Having joined the church 10 years before the 1978 revelation
extending the priesthood to all worthy male members, Cherry said the
seeming inequalities concerning the priesthood were essentially
nonissues for him.
"From the very beginning my impression that came from heaven was
I was not to worry about priesthood restriction," Cherry said. "If you
are focused on 'what good I can be and what good I can do,' where you
serve becomes less important than how you serve.
"(Having the priesthood) wasn't about power, pride, prominence,
rank and station, having something else other people didn't have," he
said. "It is my better means to serve." Cherry said that instead of
looking for the inequalities or seeming injustices around them, men and
women need to take a godly approach and be happy for their brothers and
sisters in the gospel.
"Every time there is an expansion of the gospel into a greater
portion of God's family, instead of finding all of the barnacles of
discontent that humans can come up with ... we find out that there is a
great new chapter of tender love opening up."
Cherry turned in his mission papers soon after the priesthood
revelation. He was initially counseled to pursue career and marriage
opportunities, as he was well over the age limit for full-time single
missionaries. His forms were somehow resubmitted, though, and to this
day he doesn't know who made that happen.

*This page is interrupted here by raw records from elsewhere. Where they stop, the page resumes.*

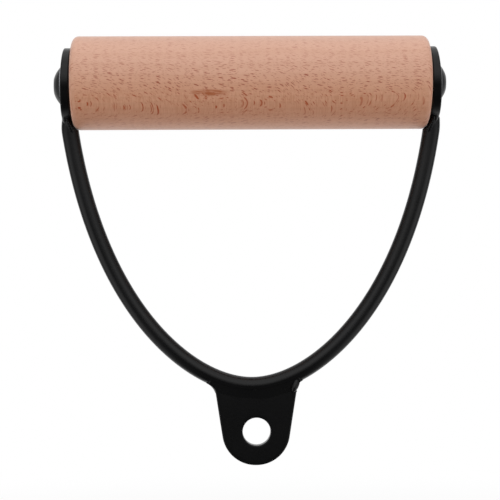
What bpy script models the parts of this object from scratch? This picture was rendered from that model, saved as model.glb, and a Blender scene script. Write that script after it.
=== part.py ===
"""Stirrup pull handle: a turning wooden grip held between two steel eyes on a bent rod bow.

The eyes are round plates welded on the ends of the bow, and a flat drilled lug is welded under the
bow's lowest point. Two screws clamp a tapped axle between the eyes, and the grip turns on that axle.

Lengths are metres. +X runs along the grip to the right, +Z from the lug up to the grip and +Y away
from the viewer. The origin is the centre of the lug's hole.
"""

from math import cos, pi, radians, sin, sqrt, tan

import bmesh
import bpy
import numpy as np
from mathutils import Vector

# Clearances
FIT_GAP = 0.0003            # kept between pieces that touch, or are welded, on the real handle
RUNNING_GAP = 0.0003        # between the turning grip, or its bushes, and what they turn on or beside
ROD_TO_GRIP_GAP = 0.0006    # between the grip and the rod ends that stop below it

# Grip, a turned roll with rounded corners
GRIP_LENGTH = 0.124
GRIP_DIAMETER = 0.0326
GRIP_CORNER = 0.0023

# Axle, tapped at both ends
AXLE_DIAMETER = 0.010
AXLE_TAP_RUNOUT = 0.003     # how far the tapped holes go past the screws

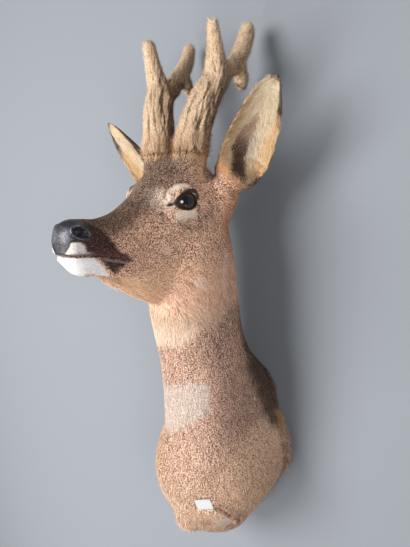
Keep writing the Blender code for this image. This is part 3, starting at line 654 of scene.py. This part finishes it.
# length of the tufts in mm, and how steeply they rise
def coatSize(points, inEars):
    whole = toHead(points)
    spots, side = mirrored(points)
    back, left, up = spots.T
    world = points / mm
    x, y, z = world.T
    onHead = rise(up, -80, 34)
    face = np.interp(back, [0, 30, 70, 110, 150, 190], [2, 2.8, 3.8, 4.8, 7, 9])
    forehead = rise(back, 106, 20) * rise(up, 66, 12) * fall(back, 200, 20)
    under = rise(back, 45, 15) * fall(up, -30, 10) * onHead
    length = mixed(9 + 2.5 * fall(z, 110, 120), face, onHead) + 2.5 * forehead + 3 * under
    lift = 0.17 + 0.2 * forehead + 0.06 * under
    along, across, out = eyeSight(spots)
    length = mixed(length, 2.6, fall(np.hypot(along, across), 22, 8) * (out > -6))
    foot = footShare(spots)
    length, lift = mixed(length, 12, foot), mixed(lift, 0.3, foot)
    ears = earShare(whole)
    tip = np.ones(len(points))
    for name in ("left", "right"):
        share, wide = earSight(whole, name)[:2]
        tip = np.minimum(tip, 1 - 0.6 * ears * rise(share, 0.7, 0.25) * (np.abs(wide) < 34))
    length, lift = mixed(length, (4.2 + 4.6 * inEars) * tip, ears), mixed(lift, 0.14 + 0.06 * inEars, ears)
    fringe = rise(y, -24, 10) * (1 - onHead)
    ragged = fringe * rise(x, 30, 20) * rise(wobble(points, 15), -0.6, 0.8)
    ragged = ragged * fall(z, 66, 16) * rise(z, -30, 30)
    hem = fall(z, -50, 16) * fall(x, 2, 14)
    throat = blob(world, (2, -126, 208), (40, 34, 34))
    beard = blob(spots, (48, 0, -28), (13, 12, 10), 0, 0.4)
    for share, longer, steeper in ((fringe, 0, 0.1), (ragged, 6, 0.4), (hem, 5, 0.2), (throat, 4, 0.07),
                                   (beard, 7, 0.35)):
        length, lift = length + longer * share, lift + steeper * share
    short = np.maximum(fall(awayFromPath(world, chestFold), 10, 5), blob(world, *chestBald, 0, 0.25))
    return length * (1 - 0.6 * short), lift * (1 - 0.3 * short)


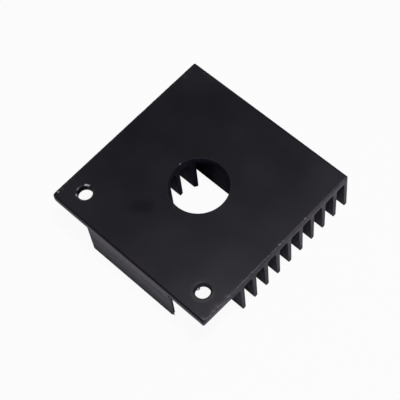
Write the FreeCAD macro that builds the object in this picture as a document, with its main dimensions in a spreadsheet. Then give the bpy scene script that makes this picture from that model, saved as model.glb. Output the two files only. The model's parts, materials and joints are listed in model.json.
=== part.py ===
"""Square finned heat sink, 40 mm across, for the flat end of a small motor.

One piece: an extruded aluminium section, sawn to length, bored through the middle,
milled back at two corners and drilled there for the motor's screws.

Frame: +Z up, X along the fins, Y across them. The sink stands on its fin tips, and the
origin is at the middle of the square that they stand on. The screw holes are on the -Y side.
"""
import FreeCAD, Part
import math
import os
import re

import Sketcher
from FreeCAD import Vector

# The sawn length and the outline of the section
sink_length = 40.0         # along the fins
sink_width = 40.0          # across the fins
sink_height = 11.0         # over plate and fins
plate_thickness = 2.0      # at the floor of a gap
plate_edge_radius = 0.35   # rounding of the plate's two long edges

# The fins and the gaps between them
fin_count = 13
fin_tip_thickness = 0.8    # at the tip, before it is rounded
fin_root_thickness = 1.05  # at the plate, without the fillet
fin_tip_flat = 0.2         # left between the two rounded corners of a tip
gap_floor_radius = 0.5     # fillet between a fin and the plate

# The bore for the motor's shaft
bore_radius = 6.0
bore_rim_chamfer = 0.1

# The screw holes: two corners of the motor's square pattern, centred on the bore
screw_spacing = 31.0
screw_hole_radius = 1.5    # for a 3 mm screw
screw_entry_width = 0.4    # of the shallow cone on the flat face
screw_entry_depth = 0.2
screw_exit_chamfer = 0.2   # under the thinned corner

# The corner reliefs, milled from below to make room for the screw heads
room_along_fins = 4.85     # from a screw's axis to the ends of the cut fins
room_across_fins = 3.0     # from a screw's axis to the back of the relief
cutter_into_plate = 0.25   # deeper than the floors of the gaps
cutter_corner_radius = 0.8

# How far a cutting outline is drawn past the metal
overrun = 1.0

doc = FreeCAD.newDocument("heat_sink")
sizes = doc.addObject("Spreadsheet::Sheet", "Sizes")
size_names = []


def write_sizes(**values):
    """Give each driving size a row of the sheet and name its cell."""
    for name, value in values.items():
        size_names.append(name)
        row = len(size_names)
        sizes.set("A%d" % row, name)
        sizes.set("B%d" % row, str(value))
        sizes.setAlias("B%d" % row, name)


write_sizes(
    sink_length=sink_length, sink_width=sink_width, sink_height=sink_height,
    plate_thickness=plate_thickness, plate_edge_radius=plate_edge_radius)
write_sizes(
    fin_count=fin_count, fin_tip_thickness=fin_tip_thickness,
    fin_root_thickness=fin_root_thickness, fin_tip_flat=fin_tip_flat,
    gap_floor_radius=gap_floor_radius)
write_sizes(
    bore_radius=bore_radius, bore_rim_chamfer=bore_rim_chamfer,
    screw_spacing=screw_spacing, screw_hole_radius=screw_hole_radius,
    screw_entry_width=screw_entry_width, screw_entry_depth=screw_entry_depth,
    screw_exit_chamfer=screw_exit_chamfer)
write_sizes(
    room_along_fins=room_along_fins, room_across_fins=room_across_fins,
    cutter_into_plate=cutter_into_plate, cutter_corner_radius=cutter_corner_radius,
    overrun=overrun)
doc.recompute()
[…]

Cherry left for the California Oakland Mission in 1980 when he
was 34 years old. "I may have been the oldest, single male missionary
in modern times," he said with a grin.
Meanwhile, in Gulfport, Miss., a young woman named Janice had recently been baptized.
"After the first discussion, I knew," Janice said. "When (the
missionaries) started talking about the plan of salvation, it was like
music to my ears. It was like the spirit said 'This is it. This is the
truth.'"
A sister missionary in Cherry's mission knew Janice and
recommended they meet. Seven years later, Cherry and Janice met while
he was interviewing black Latter-day Saints in the South, and they were
married on Nov. 13, 1987.
Moving to Provo brought its own challenges for Janice.
"It was hard ... I was like: 'What am I doing here? How am I
going to teach my kids their culture? How is this going to work?' But
the Lord just kept working with me, and it all worked out."